- STATED PROBLEM
For the data that follows, report how many lines contain the word "scene", and nothing else.

- RECORDS PROVIDED
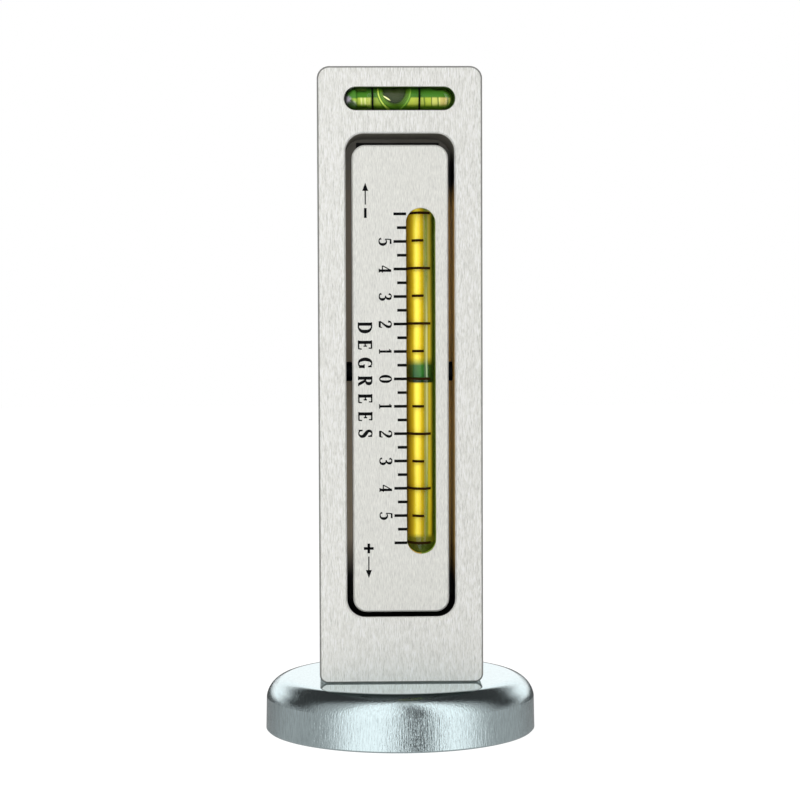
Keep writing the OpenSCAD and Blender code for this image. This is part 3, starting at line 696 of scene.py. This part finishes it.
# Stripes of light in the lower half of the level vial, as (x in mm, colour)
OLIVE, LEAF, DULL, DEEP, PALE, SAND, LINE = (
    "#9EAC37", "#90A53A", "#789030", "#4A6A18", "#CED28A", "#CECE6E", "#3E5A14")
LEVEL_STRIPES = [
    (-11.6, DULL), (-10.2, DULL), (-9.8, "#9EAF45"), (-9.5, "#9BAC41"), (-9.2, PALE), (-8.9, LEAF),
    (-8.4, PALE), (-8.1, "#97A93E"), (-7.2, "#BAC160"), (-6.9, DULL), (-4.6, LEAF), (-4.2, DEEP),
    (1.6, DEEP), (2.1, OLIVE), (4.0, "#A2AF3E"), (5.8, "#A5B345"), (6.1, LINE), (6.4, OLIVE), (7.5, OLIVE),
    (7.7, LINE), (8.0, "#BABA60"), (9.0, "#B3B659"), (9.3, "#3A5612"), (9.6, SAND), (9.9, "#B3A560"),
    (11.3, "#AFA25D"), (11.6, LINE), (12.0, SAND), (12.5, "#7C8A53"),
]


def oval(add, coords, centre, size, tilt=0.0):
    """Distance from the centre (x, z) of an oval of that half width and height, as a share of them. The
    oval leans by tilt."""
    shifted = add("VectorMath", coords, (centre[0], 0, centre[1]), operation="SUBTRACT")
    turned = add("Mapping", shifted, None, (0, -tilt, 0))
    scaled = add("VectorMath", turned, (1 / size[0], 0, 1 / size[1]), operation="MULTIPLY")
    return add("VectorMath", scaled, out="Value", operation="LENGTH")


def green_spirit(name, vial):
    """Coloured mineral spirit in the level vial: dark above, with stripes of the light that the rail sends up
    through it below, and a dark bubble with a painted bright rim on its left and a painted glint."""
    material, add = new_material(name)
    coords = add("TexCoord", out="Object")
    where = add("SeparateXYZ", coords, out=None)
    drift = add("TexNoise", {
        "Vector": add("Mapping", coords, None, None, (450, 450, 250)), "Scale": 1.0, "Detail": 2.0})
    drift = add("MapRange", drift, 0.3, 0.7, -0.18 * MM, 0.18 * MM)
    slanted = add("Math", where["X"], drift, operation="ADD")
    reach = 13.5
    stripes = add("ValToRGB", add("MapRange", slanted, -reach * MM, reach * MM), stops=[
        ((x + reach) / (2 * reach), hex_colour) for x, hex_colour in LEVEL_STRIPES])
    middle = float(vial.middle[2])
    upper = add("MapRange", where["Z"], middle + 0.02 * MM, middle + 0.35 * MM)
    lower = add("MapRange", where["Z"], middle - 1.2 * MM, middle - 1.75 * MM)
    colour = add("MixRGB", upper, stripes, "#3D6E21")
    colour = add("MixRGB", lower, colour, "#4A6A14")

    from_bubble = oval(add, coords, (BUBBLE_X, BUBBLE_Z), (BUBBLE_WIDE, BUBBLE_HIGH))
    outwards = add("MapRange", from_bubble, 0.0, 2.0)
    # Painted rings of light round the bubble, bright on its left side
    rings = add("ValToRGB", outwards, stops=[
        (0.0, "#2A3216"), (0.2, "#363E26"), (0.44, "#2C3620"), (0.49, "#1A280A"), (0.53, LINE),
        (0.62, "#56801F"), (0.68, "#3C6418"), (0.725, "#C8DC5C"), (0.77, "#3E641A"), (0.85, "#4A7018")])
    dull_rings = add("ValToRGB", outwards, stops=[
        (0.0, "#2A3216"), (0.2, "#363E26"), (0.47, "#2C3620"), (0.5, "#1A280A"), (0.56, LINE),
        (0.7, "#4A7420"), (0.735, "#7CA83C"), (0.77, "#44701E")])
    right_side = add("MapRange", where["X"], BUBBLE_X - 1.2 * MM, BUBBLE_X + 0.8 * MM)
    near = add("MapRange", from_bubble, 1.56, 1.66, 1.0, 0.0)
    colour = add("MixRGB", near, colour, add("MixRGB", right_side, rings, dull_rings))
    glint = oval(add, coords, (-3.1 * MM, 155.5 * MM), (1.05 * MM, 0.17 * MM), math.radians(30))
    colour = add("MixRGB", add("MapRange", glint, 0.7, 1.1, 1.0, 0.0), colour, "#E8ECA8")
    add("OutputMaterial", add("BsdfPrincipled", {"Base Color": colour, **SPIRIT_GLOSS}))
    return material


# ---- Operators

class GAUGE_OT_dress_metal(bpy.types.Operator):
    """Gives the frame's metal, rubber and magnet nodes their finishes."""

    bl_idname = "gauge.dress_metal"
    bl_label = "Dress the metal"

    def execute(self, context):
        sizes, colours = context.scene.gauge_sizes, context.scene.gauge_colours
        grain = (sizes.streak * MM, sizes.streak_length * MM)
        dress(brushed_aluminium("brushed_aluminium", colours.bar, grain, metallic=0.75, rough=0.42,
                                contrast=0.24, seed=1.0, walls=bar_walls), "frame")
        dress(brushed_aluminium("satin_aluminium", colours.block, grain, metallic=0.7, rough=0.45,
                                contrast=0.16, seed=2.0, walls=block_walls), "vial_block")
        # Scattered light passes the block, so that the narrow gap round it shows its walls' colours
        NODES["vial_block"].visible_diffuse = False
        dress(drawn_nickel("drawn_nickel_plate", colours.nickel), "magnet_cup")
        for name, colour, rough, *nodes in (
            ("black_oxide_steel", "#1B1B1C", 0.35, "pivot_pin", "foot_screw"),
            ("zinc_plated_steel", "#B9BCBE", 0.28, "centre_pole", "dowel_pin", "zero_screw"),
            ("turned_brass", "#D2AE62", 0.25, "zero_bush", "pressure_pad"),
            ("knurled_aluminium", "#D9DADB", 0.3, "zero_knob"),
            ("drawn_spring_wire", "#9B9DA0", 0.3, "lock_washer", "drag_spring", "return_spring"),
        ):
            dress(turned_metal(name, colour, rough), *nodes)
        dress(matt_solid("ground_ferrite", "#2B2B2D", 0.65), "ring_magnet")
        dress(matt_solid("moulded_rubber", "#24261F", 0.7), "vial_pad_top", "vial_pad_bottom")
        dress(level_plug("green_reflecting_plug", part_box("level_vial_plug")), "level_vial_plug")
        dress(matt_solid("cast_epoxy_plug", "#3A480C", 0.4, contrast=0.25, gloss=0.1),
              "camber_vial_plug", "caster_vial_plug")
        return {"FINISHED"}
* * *
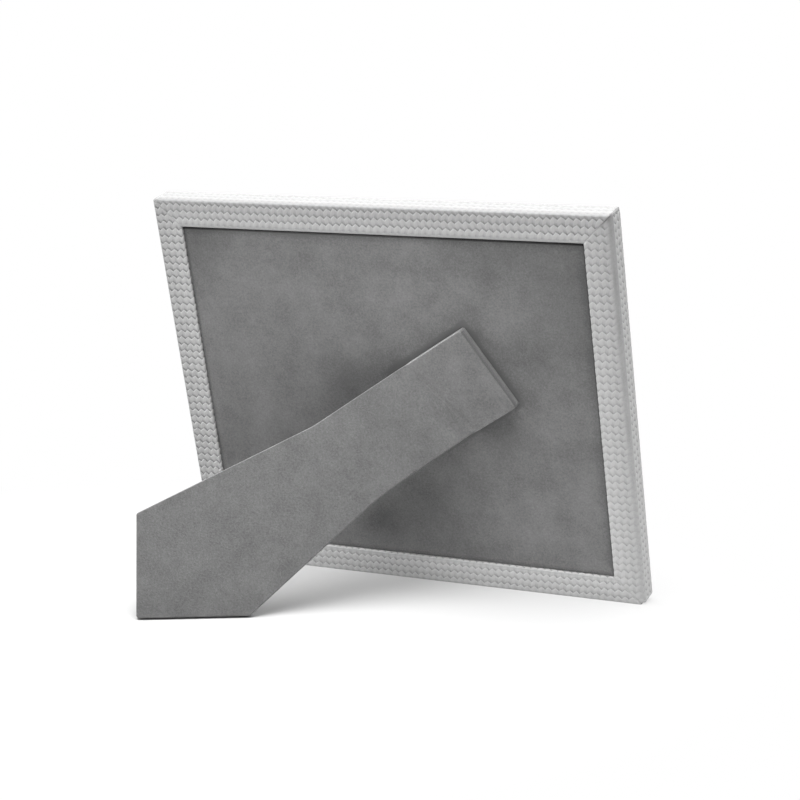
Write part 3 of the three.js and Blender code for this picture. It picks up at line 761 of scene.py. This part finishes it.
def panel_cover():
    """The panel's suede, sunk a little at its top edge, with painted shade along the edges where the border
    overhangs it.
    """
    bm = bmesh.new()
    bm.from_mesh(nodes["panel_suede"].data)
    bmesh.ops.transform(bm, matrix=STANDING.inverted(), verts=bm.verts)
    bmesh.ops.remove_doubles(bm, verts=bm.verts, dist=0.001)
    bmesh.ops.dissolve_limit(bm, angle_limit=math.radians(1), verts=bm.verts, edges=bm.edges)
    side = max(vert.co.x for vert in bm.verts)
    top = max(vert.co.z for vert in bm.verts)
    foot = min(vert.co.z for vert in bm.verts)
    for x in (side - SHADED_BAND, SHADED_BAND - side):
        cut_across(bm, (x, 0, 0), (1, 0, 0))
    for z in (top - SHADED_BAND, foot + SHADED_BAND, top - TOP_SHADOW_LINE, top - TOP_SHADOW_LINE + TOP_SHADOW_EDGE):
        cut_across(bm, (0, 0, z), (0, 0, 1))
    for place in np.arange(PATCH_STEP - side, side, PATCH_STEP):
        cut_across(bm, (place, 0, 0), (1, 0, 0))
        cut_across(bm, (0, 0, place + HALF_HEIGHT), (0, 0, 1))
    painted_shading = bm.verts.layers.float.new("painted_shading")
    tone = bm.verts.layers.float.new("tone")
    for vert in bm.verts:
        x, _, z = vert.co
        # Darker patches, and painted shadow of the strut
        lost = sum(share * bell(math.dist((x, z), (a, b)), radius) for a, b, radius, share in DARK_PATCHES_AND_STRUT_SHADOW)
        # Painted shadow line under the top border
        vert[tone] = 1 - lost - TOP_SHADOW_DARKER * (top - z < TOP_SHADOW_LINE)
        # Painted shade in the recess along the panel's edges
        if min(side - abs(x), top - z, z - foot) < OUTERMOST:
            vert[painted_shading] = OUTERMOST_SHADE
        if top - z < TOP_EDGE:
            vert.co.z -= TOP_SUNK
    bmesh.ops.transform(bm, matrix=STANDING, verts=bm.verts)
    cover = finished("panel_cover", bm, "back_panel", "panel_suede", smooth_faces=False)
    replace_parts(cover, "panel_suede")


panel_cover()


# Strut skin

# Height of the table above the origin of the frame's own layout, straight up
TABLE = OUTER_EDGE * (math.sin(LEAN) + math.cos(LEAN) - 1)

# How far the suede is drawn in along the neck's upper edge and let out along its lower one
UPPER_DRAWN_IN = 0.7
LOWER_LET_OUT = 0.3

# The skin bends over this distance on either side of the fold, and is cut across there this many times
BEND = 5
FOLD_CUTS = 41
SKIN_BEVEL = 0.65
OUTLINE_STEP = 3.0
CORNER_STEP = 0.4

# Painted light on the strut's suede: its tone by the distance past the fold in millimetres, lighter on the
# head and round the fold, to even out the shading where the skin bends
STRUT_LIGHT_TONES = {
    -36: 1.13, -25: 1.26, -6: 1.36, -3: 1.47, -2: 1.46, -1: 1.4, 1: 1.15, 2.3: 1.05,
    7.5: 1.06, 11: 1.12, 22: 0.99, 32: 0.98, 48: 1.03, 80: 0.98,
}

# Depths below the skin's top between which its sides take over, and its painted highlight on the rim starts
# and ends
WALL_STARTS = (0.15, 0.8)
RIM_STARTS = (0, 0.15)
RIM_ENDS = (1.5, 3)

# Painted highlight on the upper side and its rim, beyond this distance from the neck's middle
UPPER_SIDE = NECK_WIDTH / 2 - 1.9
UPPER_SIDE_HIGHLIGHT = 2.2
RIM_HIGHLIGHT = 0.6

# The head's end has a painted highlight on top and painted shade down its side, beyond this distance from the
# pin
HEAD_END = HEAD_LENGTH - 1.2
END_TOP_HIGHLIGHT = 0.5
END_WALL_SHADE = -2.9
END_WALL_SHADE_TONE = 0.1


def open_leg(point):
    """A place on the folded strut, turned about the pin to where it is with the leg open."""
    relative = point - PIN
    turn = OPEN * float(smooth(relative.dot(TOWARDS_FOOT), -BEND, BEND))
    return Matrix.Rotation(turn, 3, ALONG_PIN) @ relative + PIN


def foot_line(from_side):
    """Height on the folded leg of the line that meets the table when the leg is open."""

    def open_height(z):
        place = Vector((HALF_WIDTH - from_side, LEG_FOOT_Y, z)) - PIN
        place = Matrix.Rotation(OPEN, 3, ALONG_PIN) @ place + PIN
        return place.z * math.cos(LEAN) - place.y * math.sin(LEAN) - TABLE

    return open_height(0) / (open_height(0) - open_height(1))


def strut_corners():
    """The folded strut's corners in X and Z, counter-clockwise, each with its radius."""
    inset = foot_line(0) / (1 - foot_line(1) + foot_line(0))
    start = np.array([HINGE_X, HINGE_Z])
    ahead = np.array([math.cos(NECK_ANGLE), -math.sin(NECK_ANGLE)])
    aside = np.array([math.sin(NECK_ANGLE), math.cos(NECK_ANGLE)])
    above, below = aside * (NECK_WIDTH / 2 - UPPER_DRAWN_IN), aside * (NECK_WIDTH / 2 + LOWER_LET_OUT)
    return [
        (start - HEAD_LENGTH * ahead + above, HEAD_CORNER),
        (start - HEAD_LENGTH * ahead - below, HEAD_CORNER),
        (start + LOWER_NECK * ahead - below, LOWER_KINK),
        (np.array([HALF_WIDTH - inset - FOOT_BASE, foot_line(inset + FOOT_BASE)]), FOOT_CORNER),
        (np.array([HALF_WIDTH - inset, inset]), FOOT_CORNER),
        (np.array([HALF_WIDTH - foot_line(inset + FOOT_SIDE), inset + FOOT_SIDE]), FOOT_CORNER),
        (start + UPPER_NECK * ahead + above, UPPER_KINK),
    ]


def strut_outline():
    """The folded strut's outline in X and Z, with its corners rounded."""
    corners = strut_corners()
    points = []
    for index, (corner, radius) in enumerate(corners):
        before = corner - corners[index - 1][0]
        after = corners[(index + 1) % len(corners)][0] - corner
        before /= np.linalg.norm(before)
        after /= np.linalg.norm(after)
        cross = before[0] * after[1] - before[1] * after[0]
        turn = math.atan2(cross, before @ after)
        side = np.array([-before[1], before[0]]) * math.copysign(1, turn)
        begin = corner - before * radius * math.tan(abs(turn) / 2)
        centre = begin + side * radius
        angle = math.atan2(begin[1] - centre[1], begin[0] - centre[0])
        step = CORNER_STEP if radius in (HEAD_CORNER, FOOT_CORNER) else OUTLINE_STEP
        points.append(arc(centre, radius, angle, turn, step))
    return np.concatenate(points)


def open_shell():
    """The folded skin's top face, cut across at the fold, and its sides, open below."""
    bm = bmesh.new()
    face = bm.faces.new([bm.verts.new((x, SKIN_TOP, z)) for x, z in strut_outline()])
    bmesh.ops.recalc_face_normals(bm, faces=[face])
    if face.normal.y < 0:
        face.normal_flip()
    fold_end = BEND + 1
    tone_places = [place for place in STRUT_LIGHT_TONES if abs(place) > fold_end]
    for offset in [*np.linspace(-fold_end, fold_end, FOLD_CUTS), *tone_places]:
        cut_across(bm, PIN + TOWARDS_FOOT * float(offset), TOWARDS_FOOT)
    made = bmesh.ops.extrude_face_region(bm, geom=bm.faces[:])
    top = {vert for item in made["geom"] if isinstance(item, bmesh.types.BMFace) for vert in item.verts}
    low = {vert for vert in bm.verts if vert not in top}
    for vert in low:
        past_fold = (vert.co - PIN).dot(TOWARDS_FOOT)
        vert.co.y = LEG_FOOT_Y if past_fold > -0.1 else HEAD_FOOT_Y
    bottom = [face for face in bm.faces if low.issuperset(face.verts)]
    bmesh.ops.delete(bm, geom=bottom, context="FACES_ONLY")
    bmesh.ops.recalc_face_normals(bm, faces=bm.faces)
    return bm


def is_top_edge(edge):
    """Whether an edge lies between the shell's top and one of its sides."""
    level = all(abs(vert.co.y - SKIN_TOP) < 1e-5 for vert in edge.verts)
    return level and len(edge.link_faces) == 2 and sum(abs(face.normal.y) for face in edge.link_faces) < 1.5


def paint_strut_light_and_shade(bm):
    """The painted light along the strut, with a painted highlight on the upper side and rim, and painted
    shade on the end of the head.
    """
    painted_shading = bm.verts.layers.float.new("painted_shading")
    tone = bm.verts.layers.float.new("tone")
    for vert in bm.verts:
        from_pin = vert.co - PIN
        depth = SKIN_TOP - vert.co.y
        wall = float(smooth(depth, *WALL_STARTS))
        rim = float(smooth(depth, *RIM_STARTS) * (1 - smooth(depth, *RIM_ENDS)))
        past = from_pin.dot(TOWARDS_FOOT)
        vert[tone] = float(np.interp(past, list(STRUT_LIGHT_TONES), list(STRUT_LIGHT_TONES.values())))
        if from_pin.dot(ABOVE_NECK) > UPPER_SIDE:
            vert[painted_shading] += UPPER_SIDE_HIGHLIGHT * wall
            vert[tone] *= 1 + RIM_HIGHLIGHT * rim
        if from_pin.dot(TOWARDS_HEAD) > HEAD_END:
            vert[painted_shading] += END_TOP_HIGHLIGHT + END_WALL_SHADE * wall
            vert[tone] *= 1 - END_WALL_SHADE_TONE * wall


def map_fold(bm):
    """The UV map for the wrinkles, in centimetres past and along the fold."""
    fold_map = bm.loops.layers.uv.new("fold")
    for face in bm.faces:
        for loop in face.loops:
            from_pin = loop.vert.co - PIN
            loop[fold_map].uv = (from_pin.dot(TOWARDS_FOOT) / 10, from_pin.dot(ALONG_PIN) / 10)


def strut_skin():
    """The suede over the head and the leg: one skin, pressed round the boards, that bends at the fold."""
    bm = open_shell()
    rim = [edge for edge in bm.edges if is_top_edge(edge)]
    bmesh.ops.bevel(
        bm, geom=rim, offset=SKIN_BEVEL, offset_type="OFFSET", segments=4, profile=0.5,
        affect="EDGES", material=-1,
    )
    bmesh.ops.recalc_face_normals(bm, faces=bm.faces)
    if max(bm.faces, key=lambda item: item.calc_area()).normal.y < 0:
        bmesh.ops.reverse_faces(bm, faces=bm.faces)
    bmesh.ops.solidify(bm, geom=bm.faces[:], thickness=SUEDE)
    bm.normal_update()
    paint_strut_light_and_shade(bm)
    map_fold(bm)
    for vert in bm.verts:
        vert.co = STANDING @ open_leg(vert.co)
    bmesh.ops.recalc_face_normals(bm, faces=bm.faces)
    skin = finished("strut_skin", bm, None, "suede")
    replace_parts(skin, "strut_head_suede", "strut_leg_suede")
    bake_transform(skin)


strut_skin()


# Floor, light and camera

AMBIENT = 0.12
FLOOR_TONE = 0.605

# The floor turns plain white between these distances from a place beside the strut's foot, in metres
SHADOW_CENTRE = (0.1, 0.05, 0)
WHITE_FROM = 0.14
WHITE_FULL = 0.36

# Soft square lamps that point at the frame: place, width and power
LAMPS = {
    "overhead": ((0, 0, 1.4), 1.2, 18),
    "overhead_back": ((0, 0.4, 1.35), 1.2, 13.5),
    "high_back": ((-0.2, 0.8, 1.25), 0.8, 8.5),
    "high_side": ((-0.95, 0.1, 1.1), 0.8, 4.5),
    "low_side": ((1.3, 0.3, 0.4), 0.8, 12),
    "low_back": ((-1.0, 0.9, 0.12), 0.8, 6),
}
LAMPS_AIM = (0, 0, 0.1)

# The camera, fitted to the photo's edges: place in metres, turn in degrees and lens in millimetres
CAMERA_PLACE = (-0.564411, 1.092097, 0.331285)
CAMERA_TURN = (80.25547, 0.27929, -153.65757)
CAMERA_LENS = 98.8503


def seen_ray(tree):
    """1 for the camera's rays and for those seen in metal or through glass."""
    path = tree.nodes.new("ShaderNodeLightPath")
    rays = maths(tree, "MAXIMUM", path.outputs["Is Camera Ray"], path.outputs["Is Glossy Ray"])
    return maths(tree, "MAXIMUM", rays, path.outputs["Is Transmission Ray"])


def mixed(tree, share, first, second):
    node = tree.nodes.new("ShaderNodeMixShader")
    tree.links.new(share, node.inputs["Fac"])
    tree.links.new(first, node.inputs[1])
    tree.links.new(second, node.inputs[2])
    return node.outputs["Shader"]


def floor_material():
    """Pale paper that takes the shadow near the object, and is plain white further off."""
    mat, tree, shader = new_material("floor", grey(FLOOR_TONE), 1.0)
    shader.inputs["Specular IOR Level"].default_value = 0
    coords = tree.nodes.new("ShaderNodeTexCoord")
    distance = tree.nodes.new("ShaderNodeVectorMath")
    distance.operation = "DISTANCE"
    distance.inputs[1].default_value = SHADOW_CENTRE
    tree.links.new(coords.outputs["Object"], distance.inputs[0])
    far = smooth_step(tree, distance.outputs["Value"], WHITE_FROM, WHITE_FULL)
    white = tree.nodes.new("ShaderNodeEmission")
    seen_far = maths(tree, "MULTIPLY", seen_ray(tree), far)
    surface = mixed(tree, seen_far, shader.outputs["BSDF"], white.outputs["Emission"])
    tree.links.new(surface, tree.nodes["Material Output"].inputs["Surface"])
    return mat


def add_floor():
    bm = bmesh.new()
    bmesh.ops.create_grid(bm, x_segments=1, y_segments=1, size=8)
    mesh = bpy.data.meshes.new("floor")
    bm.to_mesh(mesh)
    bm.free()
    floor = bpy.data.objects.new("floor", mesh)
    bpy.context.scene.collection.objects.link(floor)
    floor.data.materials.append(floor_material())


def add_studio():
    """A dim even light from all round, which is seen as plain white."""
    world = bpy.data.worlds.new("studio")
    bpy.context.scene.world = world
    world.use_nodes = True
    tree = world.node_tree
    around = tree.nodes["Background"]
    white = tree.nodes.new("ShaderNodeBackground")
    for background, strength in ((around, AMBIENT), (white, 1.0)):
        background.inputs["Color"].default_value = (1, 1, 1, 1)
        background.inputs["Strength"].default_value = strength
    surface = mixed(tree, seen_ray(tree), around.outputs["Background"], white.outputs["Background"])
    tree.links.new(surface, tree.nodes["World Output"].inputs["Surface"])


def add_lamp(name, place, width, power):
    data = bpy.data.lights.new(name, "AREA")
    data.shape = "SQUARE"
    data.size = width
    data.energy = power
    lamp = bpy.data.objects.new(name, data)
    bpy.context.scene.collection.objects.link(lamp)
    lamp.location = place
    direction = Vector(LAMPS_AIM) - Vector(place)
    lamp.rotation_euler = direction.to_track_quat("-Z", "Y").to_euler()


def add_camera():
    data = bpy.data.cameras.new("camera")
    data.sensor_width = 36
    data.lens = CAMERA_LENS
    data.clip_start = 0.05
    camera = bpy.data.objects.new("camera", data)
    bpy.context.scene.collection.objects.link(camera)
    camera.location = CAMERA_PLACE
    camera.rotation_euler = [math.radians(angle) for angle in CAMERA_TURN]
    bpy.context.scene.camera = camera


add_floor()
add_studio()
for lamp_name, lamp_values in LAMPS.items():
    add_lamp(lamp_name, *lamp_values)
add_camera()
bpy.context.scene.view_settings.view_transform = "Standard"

- THE RESPONSE
9